-- Aim of the exercise --
Your task is to give the data again, exactly, with every line intact.

-- Available data --
__________________________________________________
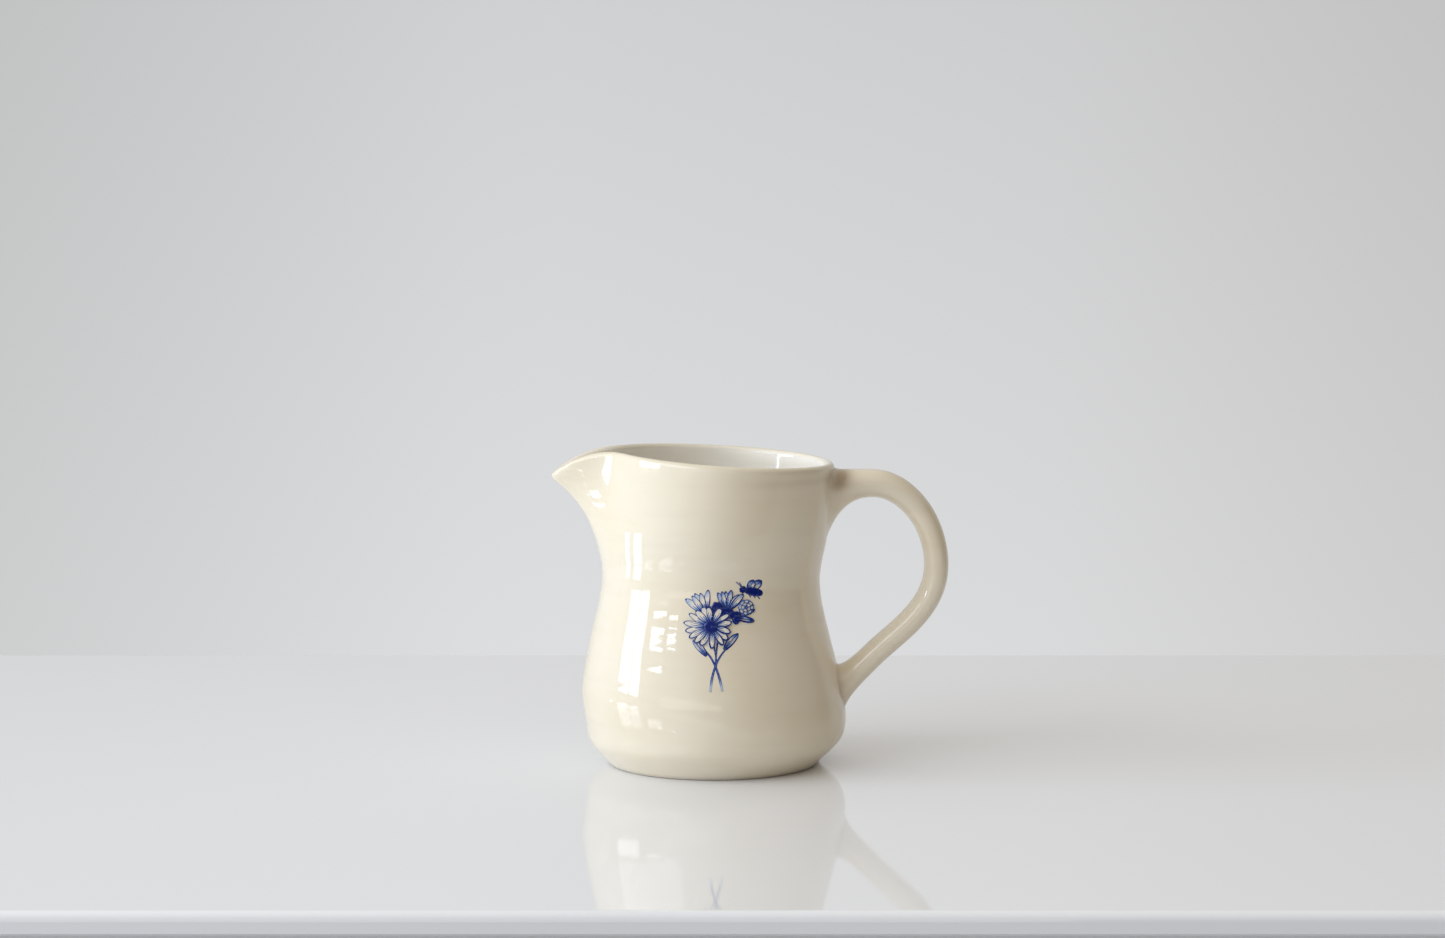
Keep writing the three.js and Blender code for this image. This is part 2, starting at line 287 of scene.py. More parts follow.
def jug_body():
    """The pot in rows: under the foot, up the outside, over the lip, down to the floor."""
    angle = pot_angles()[None, :]
    rows = []
    flat = np.linspace(4, FOOT_RADIUS - 1.2, FLOOR_ROWS)
    radii = [flat, [FOOT_RADIUS - 0.5, FOOT_RADIUS + 0.05]]
    for radius in np.concatenate(radii):
        height = 0 if radius < FOOT_RADIUS - 0.3 else 0.1
        rows.append(throw(radius, height, 0, angle)[0])
    for radius, height in OUTSIDE.at(np.linspace(0, OUTSIDE.length, OUTER_ROWS)):
        ringed = radius + throwing_rings(height, angle)
        rows.append(throw(ringed, height, 0, angle)[0])
    for depth, height in zip(*lip_arc(LIP_ROWS)):
        rows.append(throw(RIM_RADIUS - depth, height, depth, angle)[0])
    lip_row = len(rows) - 6
    inner = OUTSIDE.at(np.linspace(OUTSIDE.length, 0, INNER_ROWS))
    for i, (radius, height) in enumerate(inner):
        if height < FLOOR_CORNER + FLOOR_THICKNESS:
            break
        depth = lerp(LIP_THICKNESS, WALL_THICKNESS, min(i / THICKENING_ROWS, 1))
        ridges = 1.6 * throwing_rings(height + 3.1, -angle)
        rows.append(throw(radius - depth + ridges, height, depth, angle)[0])
        foot = (radius - depth, height)
    for turn in np.linspace(0, math.pi / 2, CORNER_ROWS)[1:]:
        radius = foot[0] - FLOOR_CORNER * (1 - math.cos(turn))
        height = FLOOR_THICKNESS + (foot[1] - FLOOR_THICKNESS) * (1 - math.sin(turn))
        rows.append(throw(radius, height, WALL_THICKNESS, angle)[0])
    for radius in np.linspace(radius, 3, FLOOR_ROWS)[1:]:
        height = FLOOR_THICKNESS + 0.12 * math.sin(radius * 1.3)
        rows.append(throw(radius, height, WALL_THICKNESS, angle)[0])
    grid = np.array(rows)
    points = grid.reshape(-1, 3)
    faces = grid_faces(len(rows), COLUMNS, True)
    # Marks the inside of the pot, where the glaze is painted lighter as painted light in the mouth.
    inside = np.repeat(np.clip((np.arange(len(rows)) - lip_row) / 6, 0, 1), COLUMNS)
    inside = np.concatenate([inside, [0, 1]])
    bottom, floor = len(points), len(points) + 1
    points = np.vstack([points, [[0, 0, 0]], [[0, 0, FLOOR_THICKNESS]]])
    last = (len(rows) - 1) * COLUMNS
    for j in range(COLUMNS):
        k = (j + 1) % COLUMNS
        faces.append((bottom, k, j))
        faces.append((floor, last + j, last + k))
    # The pool values hold pooled glaze together with painted shade and a painted contact shadow.
    values = {"pool_and_painted_shade": pooled_glaze_and_painted_shade(points), "inside": inside}
    return make_object("thrown_pot", points, faces, values)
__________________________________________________
-- Answer --
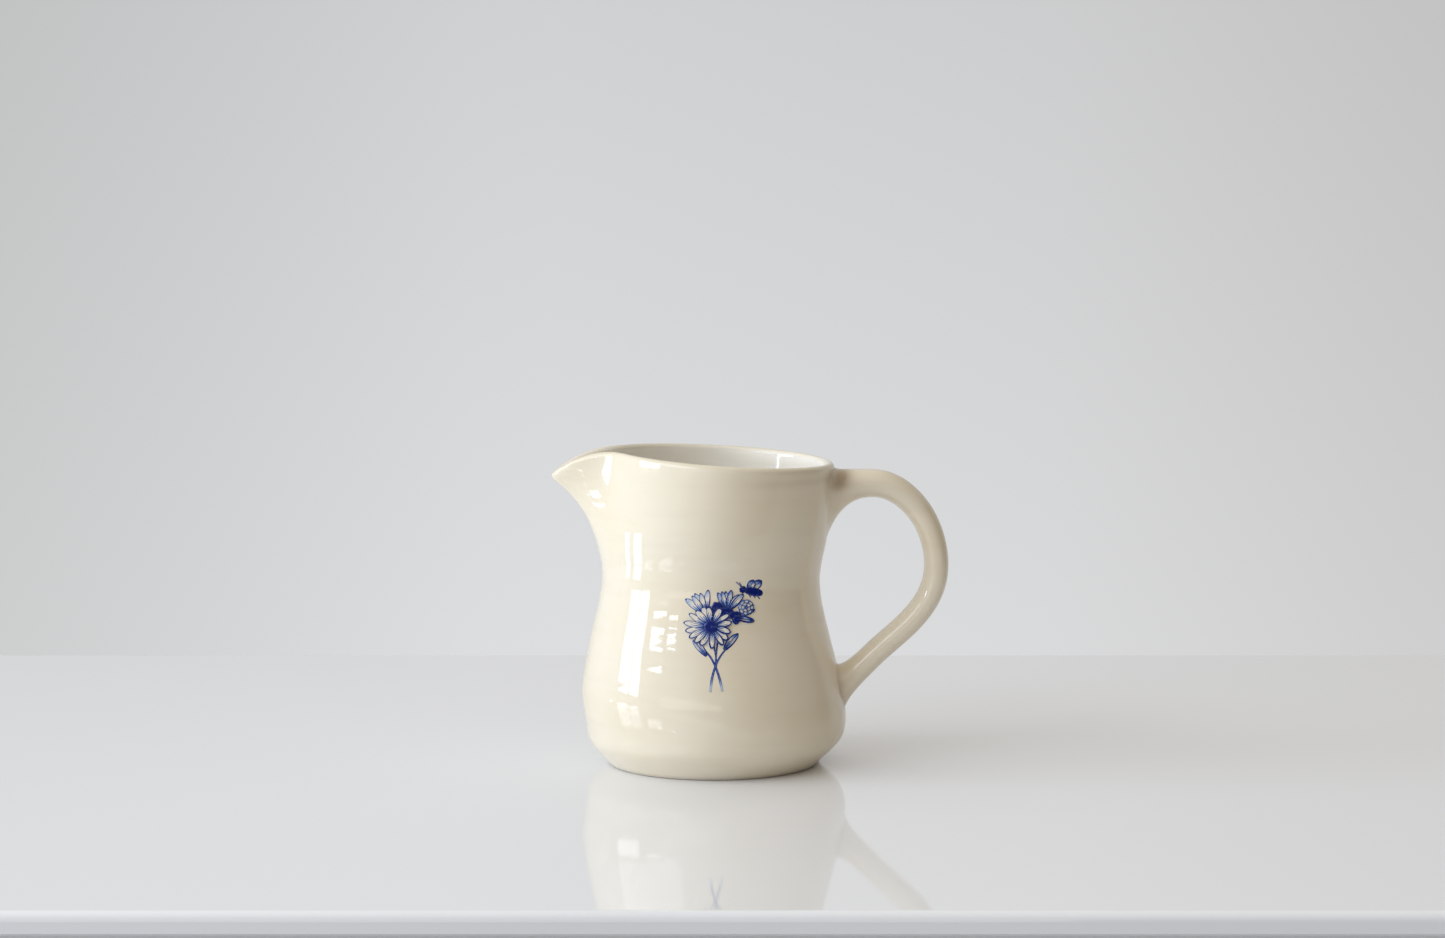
Keep writing the three.js and Blender code for this image. This is part 2, starting at line 287 of scene.py. More parts follow.
def jug_body():
    """The pot in rows: under the foot, up the outside, over the lip, down to the floor."""
    angle = pot_angles()[None, :]
    rows = []
    flat = np.linspace(4, FOOT_RADIUS - 1.2, FLOOR_ROWS)
    radii = [flat, [FOOT_RADIUS - 0.5, FOOT_RADIUS + 0.05]]
    for radius in np.concatenate(radii):
        height = 0 if radius < FOOT_RADIUS - 0.3 else 0.1
        rows.append(throw(radius, height, 0, angle)[0])
    for radius, height in OUTSIDE.at(np.linspace(0, OUTSIDE.length, OUTER_ROWS)):
        ringed = radius + throwing_rings(height, angle)
        rows.append(throw(ringed, height, 0, angle)[0])
    for depth, height in zip(*lip_arc(LIP_ROWS)):
        rows.append(throw(RIM_RADIUS - depth, height, depth, angle)[0])
    lip_row = len(rows) - 6
    inner = OUTSIDE.at(np.linspace(OUTSIDE.length, 0, INNER_ROWS))
    for i, (radius, height) in enumerate(inner):
        if height < FLOOR_CORNER + FLOOR_THICKNESS:
            break
        depth = lerp(LIP_THICKNESS, WALL_THICKNESS, min(i / THICKENING_ROWS, 1))
        ridges = 1.6 * throwing_rings(height + 3.1, -angle)
        rows.append(throw(radius - depth + ridges, height, depth, angle)[0])
        foot = (radius - depth, height)
    for turn in np.linspace(0, math.pi / 2, CORNER_ROWS)[1:]:
        radius = foot[0] - FLOOR_CORNER * (1 - math.cos(turn))
        height = FLOOR_THICKNESS + (foot[1] - FLOOR_THICKNESS) * (1 - math.sin(turn))
        rows.append(throw(radius, height, WALL_THICKNESS, angle)[0])
    for radius in np.linspace(radius, 3, FLOOR_ROWS)[1:]:
        height = FLOOR_THICKNESS + 0.12 * math.sin(radius * 1.3)
        rows.append(throw(radius, height, WALL_THICKNESS, angle)[0])
    grid = np.array(rows)
    points = grid.reshape(-1, 3)
    faces = grid_faces(len(rows), COLUMNS, True)
    # Marks the inside of the pot, where the glaze is painted lighter as painted light in the mouth.
    inside = np.repeat(np.clip((np.arange(len(rows)) - lip_row) / 6, 0, 1), COLUMNS)
    inside = np.concatenate([inside, [0, 1]])
    bottom, floor = len(points), len(points) + 1
    points = np.vstack([points, [[0, 0, 0]], [[0, 0, FLOOR_THICKNESS]]])
    last = (len(rows) - 1) * COLUMNS
    for j in range(COLUMNS):
        k = (j + 1) % COLUMNS
        faces.append((bottom, k, j))
        faces.append((floor, last + j, last + k))
    # The pool values hold pooled glaze together with painted shade and a painted contact shadow.
    values = {"pool_and_painted_shade": pooled_glaze_and_painted_shade(points), "inside": inside}
    return make_object("thrown_pot", points, faces, values)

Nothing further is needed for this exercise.